Winter tree planting
It might be cold and wet and the daylight hours may be short, but winter is also tree planting season. Although we are rewilding the farm and letting nature take care of a lot of the landscaping, we’ve been trying to put in a helping hand and every winter since we got back to the farm in 2019 we’ve planted trees. We are very lucky to have a pocket of ancient oak woodland with a beck running through it as our western boundary and we not only want to preserve this woodland but to add to it. Everything we’ve planted is native and should fit into this landscape; blackthorn and hawthorn, hazel and field maple, hornbeam, rowan and willow, guelder rose and dog rose, elder and alder and of course oak.
What’s amazing to notice though is that for every tree we plant nature has planted 10 of her own! When we arrived back at the farm in 2019 the fields were like a bowling green as they’d been grazed by sheep, now there are blackthorn and hawthorn taller than we are, extending the hedges and the woodland out into the fields. Hopefully in time these scrubby hedgerow trees will provide the spiky protection for other trees to flourish, a natural deer guard if you will (love the deer but I do wish they’d stop eating my trees!).
This year we’ve been really lucky to get help and funding from the Yorkshire Wildlife Trust (YWT) for planting trees and hedgerow reinstatement. This is all part of a scheme to improve the water quality of the River Esk – the beck that runs along the bottom of our farm (Long Rigg Beck) is one of the tributaries of the Esk and YWT are doing a host of schemes with farms along the beck to prevent farm run off and therefore improve water quality.

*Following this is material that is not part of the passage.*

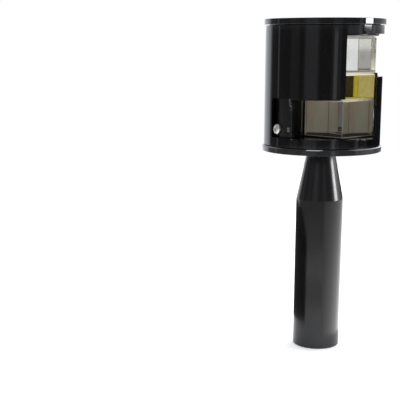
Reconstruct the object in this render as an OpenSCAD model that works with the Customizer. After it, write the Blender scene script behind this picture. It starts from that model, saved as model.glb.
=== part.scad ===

This time we’ve reinstated the hedgerow that stretches between the Writers’ Retreat and the Wild Woods field, and also the one on our Northern boundary – this one is particularly important as next doors cows have in the past been for more than one visit! This has also been the first year we’ve taken back the field with the view that you see as you arrive, as it was previously let to a farmer for hay, and we’ve started a tree planting scheme in there. In this field the hedgerow which would have stretched across it was completely missing and has been as long as Ed can remember, so instead of a straight line hedge we’ve created a number of copses of trees across the field in what is hopefully a more natural arrangement that will gradually fill out and stop it just being one big empty field. As always we are super grateful to some of our brilliant friends who came and helped and worked up an appetite on New Years Eve by helping us do lots of planting!
A wise man once said that the true meaning of life is to plant trees under whose shade you do not expect to sit, and whilst I know that I will never sit under the shade of the slow growing oaks we have planted, I sincerely hope old lady me gets to see some of our faster growing babies on their way to being big trees.